REPUBLIKA.CO.ID, RIYADH -- Arab Saudi selama satu dekade terakhir 2003-2013 menggantungkan sepenuhnya ekonomi nasional pada minyak.
Tren penurunan harga minyak dunia saat ini memaksa negara tersebut perlu melakukan diversifikasi dan reformasi di bidang ekonomi
Harga minyak dunia terus turun saat ini 30 dolar AS per barel menjadi 110 dolar AS per barel.
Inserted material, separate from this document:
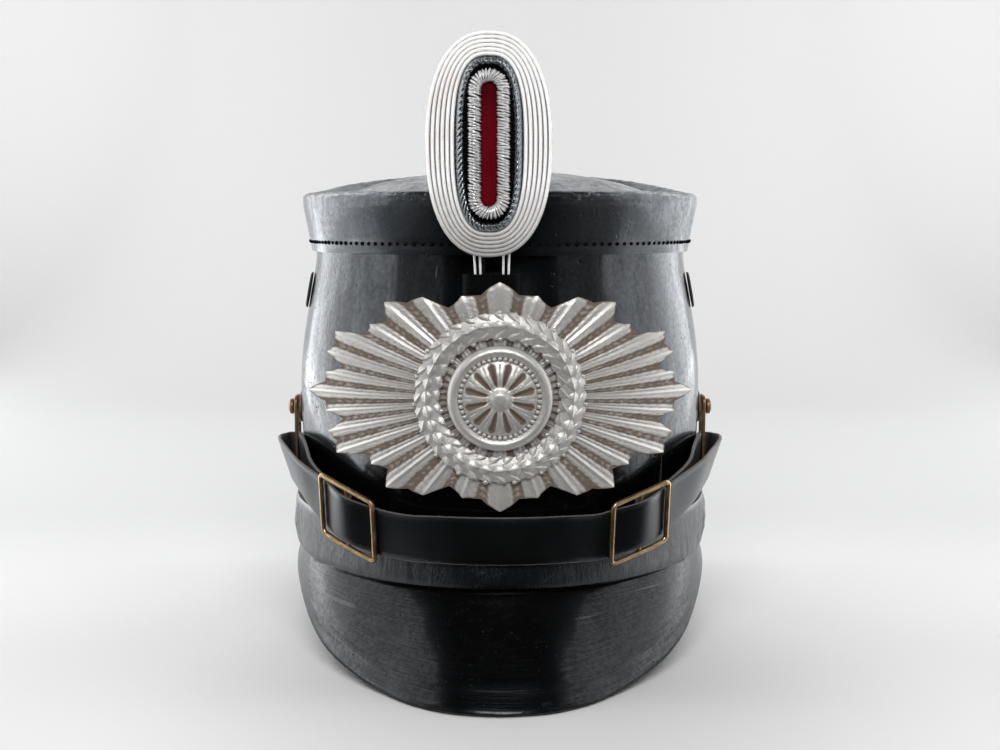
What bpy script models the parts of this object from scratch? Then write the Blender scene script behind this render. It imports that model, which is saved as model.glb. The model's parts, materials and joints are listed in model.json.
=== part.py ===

Arab Saudi berpotensi kehilangan 700 miliar dolar AS dari penjualan minyak.
Industri minyak menyumbang 30 persen ekonomi nasional dimana 50 persennya dari nilai ekspor. Negara ini memperoleh 65 persen pendapatan nasional dari penjualan minyak.
Akhir Januari 2015, pemerintah Arab Saudi akan mengumumkan serangkaian reformasi ekonomi untuk mengimbangi rendahnya harga minyak dunia. Reformasi tersebut termasuk di dalamnya subsidi energi dan efisiensi pengeluaran pemerintah.
Ketergantungan Arab Saudi pada sektor publik juga dianggap rentan bagi negara kaya di Tanah Arab ini. Pemerintah berencana mengurangi belanja publik tahun ini menjadi 840 miliar riyal Saudi dari posisi 975 milar riyal Saudi pada 2015.
Dengan ekonomi yang sangat bergantung pada belanja pemerintah, sejumlah pihak memproyeksikan itu akan memperlambat pertumbuhahan ekonomi lebih lanjut.
Lembaga pemeringkat Standard and Poor memperkirakan sektor ritel paling terpengaruh jika pemerintah benar-benar merealisasikan pemotongan upah sektor publik. Dana Moneter Internasional (IMF) di sisi lain menilai pengeluaran besar untuk sektor publik membuat pasar tenaga kerja kuang efisien.
"Ketersediaan pekerja sektor publik selama ini membuat warga negara (Arab Saudi) sendiri enggan menjadi wirausaha dan memilih bekerja di lapangan kerja swasta. Perlu langkah-langkah khusus untuk mengisi kekosongan ini," tulis IMF, dilansir dari the National's Business, Senin (18/1).
Perusahaan-perusahaan swasta di Arab Saudi saat ini juga masih bergantung pada kontrak kerja dengan pemerintah. Profitabilitas mereka bergantung pada kemauan pemerintah Arab Saudi untuk membuka keran kerja sama.
Singkatnya, harga minyak rendah memukul perekonomian Arab Saudi. Ini berarti ekonomi Arab Saudi belum terdiversifikasi sama sekali.
McKinsey memperkirakan negara ini membutuhkan empat triliun dolar AS untuk investasi sektor publik dan swasta hingga 2030 mendatang demi menyuntik perekonomian kerajaan yang terpukul harga minyak.